I must confess from the start, being a singer/bassist myself, I am a HUGE Jack Bruce fan!  He was an inspiration to me from the first time that I heard him in the mid/late-1960s.  When I was informed that he had a new CD, I wanted “IN” on reviewing it.  On the other hand, if his new CD didn’t live up to what I hoped for, you all would know about that, too! As I listened to a preview on his website I was immediately struck with the power and presence of his voice. I thought, “Wow…he still got it!” Now, listening to the entire CD, Silver Rails, I am even more impressed with the staying power of this gifted man.  Mr. Bruce penned all of the songs on this CD.  His wife, Margrit Seyffer, co-wrote “Candlelight,” and Kip Hanrahan co-wrote “Hidden Cities.” Pete Brown co-wrote the remaining seven tunes. You may recall that Brown and Bruce co-wrote most of Cream’s single releases including the hits, “Sunshine of Your Love,” “White Room” and “I Feel Free.” The song “Drone” was written solely by Bruce.

This CD is also a bit of a family affair as his daughters, Aruba Red and Kyla Bruce sing backing vocals and his son Malcolm Bruce plays guitar.  Also part of this masterpiece of a recording is Robin Trower of Procol Harum fame, on guitar, and Cindy Blackman Santana (an ex-Connecticut woman, I might add) on drums. You may be asking yourself about her last name, and YES, she is Carlos Santana’s wife! (the guitarist, not the baseball player) When reading the song titles, you may also notice that two songs, “Keep It Down” and “No Surrender” were on previous recordings. Make no mistake, these are no rehashed versions.
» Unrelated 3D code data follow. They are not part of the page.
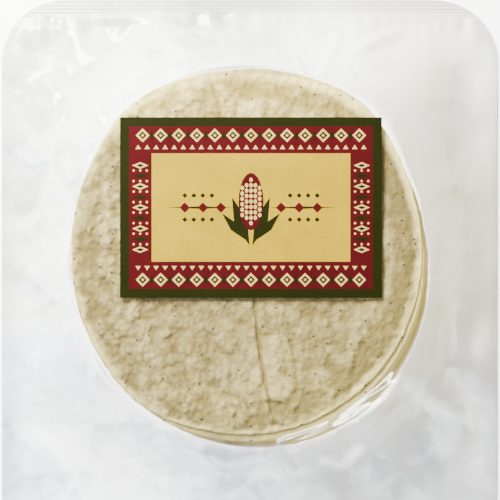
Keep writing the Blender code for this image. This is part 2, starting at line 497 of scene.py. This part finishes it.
film = {
    "cornerRadius": 21 * mm,
    "endCrown": 2 * mm,
    "sideSeal": 1.5 * mm,
    "endSeal": 6 * mm,
    "top": 29.75 * mm,
    "shoulder": 22.0 * mm,  # height of the film over the lower tortillas where they stick out
    "ease": 0.6 * mm,  # it starts to fall this far outside the tortillas' mean edge
    "rimLevel": 0.9 * mm,
    "spokes": 760,
    "flatRings": 12,
    "fallRings": 84,
    "sealRings": 3,
    "backRings": 8,
}

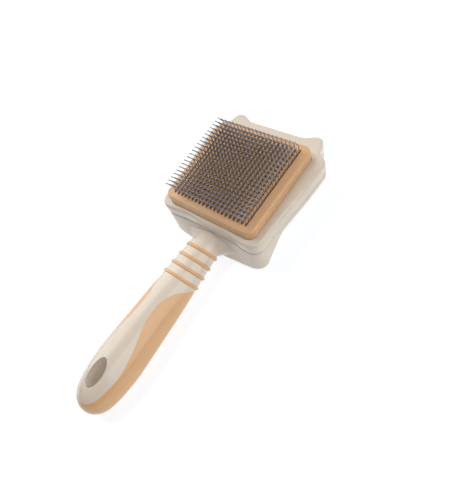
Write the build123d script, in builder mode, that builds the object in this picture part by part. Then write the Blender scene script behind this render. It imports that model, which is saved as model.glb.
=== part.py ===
"""Self-cleaning slicker brush: housing, handle, bent-wire pins and a push-out cleaning plate.

Units are millimetres. X is the width, Y runs from the handle (-Y) to the ears (+Y), +Z is the
way the pins stand. The origin is the middle of the cleaning plate's top face at rest.
"""

from build123d import *
import os

# Pin field
PIN_COLUMNS = 20
PIN_ROWS = 21
PITCH_X = 2.64
PITCH_Y = 2.46
PIN_R = 0.275
PIN_STRAIGHT = 5.05
PIN_TIP_RISE = 5.65
PIN_TIP_LEAN = 3.0
PIN_BEND_R = 0.9
PIN_HOLE_R = 0.295

# Cleaning plate
PLATE_W = 61.5
PLATE_H = 59.5
PLATE_CORNER = 5.0
PLATE_T = 2.0
PLATE_WALL = 1.8
PLATE_EDGE_R = 1.2
SKIRT_BOTTOM = -14.5
SLOT_W = 1.1
SLOT_PAST_PIN = 1.3

# Housing levels
BEZEL_TOP = -6.2
BEZEL_BOTTOM = -14.0
BEZEL_SKIN = 2.0
BEZEL_EDGE_R = 1.9
SPLIT_EDGE_R = 0.9
BACK_EDGE_R = 2.6
COVER_TOP = -14.2
COVER_BACK = -19.5
COVER_SKIN = 1.8
REST_Z = -32.7
SLIDE_GAP = 0.1
GUIDE_WALL = 1.5
CAVITY_EDGE = [
    (0, 36.8), (28, 36.8), (29.4, 34.4), (32.2, 30.8), (36.2, 26.0), (33.5, -25.5), (31.0, -29.9),
    (0, -29.9),
]

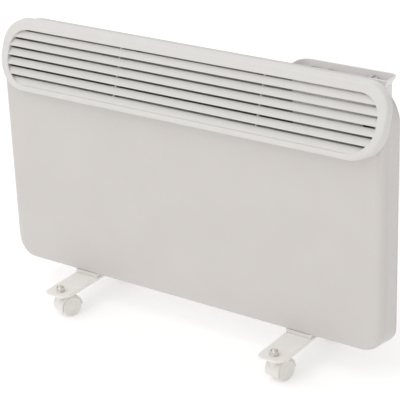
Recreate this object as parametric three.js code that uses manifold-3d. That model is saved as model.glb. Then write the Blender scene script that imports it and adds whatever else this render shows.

This CD begins with the song “Candlelight.” A short drum accent, Phil Manzanera on guitar, and a full horn section set the stage for Bruce’s commanding, unmistakable voice and suddenly you know you are in for a magical musical journey! He literally breathes life into the lyrics, “I wish you could shine a healing candlelight over her life and mine. We suffer so much pain under the sundown’s evening wing!”  Track two, “Reach For The Night” begins with Bruce playing a plaintive piano intro. He starts out half speaking the lyrics, and then the melody slowly builds. Bruce sings, “I used to be somebody in the general scheme of things. I built myself a folly ‘cause it looked like it had wings.” In the center of this song are well executed solos by John Medeski on Hammond organ and Derek Nash on tenor sax. The lyrics that spawned the title of this disc follow in the last verse, “Now my train can still sing along those silver rails.”

 

Up to this point, the songs were a little laid back, but “Fields of Forever” kicks it up a notch on an up-tempo tune with Bruce on vocals, piano and bass guitar. Once again, we enjoy the sound of the full horn section, embellished with Bruce on piano. He performs all the vocals on this tune. The chord changes and arrangement were downright refreshing! Track four might be identified as “something completely different!” It’s almost a chant as he is joined by four other vocalists that include the aforementioned Aruba Red and Kyla Bruce weaving a familial timbre. The fifth track, “Don’t Look Now” takes a sharp turn as a ballad/waltz. Bruce adds a soft touch to this song with a melodic piano intro. His vocals really stand out in this offering as he covers many stylings and octaves!

 

The next cut, “Rusty Lady” is a light hearted, up-tempo tune with riffs reminiscent of his days with Cream. Bruce really drives the vocals home and made me “LOL” when I heard him emphasize lines like, “But when she went and missed my G-spot…” and, “It was Winston in drag without the cigar!” Track seven, “Industrial Child,” is humble in its instrumentation with Bruce on vocals while playing softly on the piano and Tony Remy on acoustic guitar. Its mournful melody is haunting as it tells of the plight of those who once had a future working building ships, but, “So many people without a chance, lost their dance…big ships stopped berthing.”

 

The power trio styling of “Drone” made me want to shout, “Far out, man!” Bruce begins track eight with the buzzing of a fuzz-wah on his Warwick Jack Bruce Signature Model, modified fretless 4-string bass. He also accompanies himself on guitar and is joined by Milos Pal on drums. As I read the lyrics, I thought about our current situation with unseasonable weather, “I saw a bumble bee today. He shook his head and turned away. The daffodils looked cold and wan. I wondered where the spring had gone.” As I mentioned before, the ninth track, “Keep It Down” was on a previous recording, “Out of The Storm.” I was especially impressed with the presence in Bruce’s vocals in the Silver Rails version…very commanding!

 

The final cut, “No Surrender” was also previously released, but once again, Bruce breathes new life into this song. The usual suspects of instrumentation are present; drums and guitar, but also features Bruce on bass and a fascinating instrument called a “Melotron.” I would recommend that you do an internet search of this device. It’s quite amazing and Bruce uses it to its highest potential! This tune has a power trio approach to it as well. His vocals are outstanding! He carries you on a journey through this song, then, to a sudden stop as this song is punctuated by its title, “No Surrender!” I believe that this is one his Jack Bruce’s finest works. Buy it…you WON’T be sorry!!!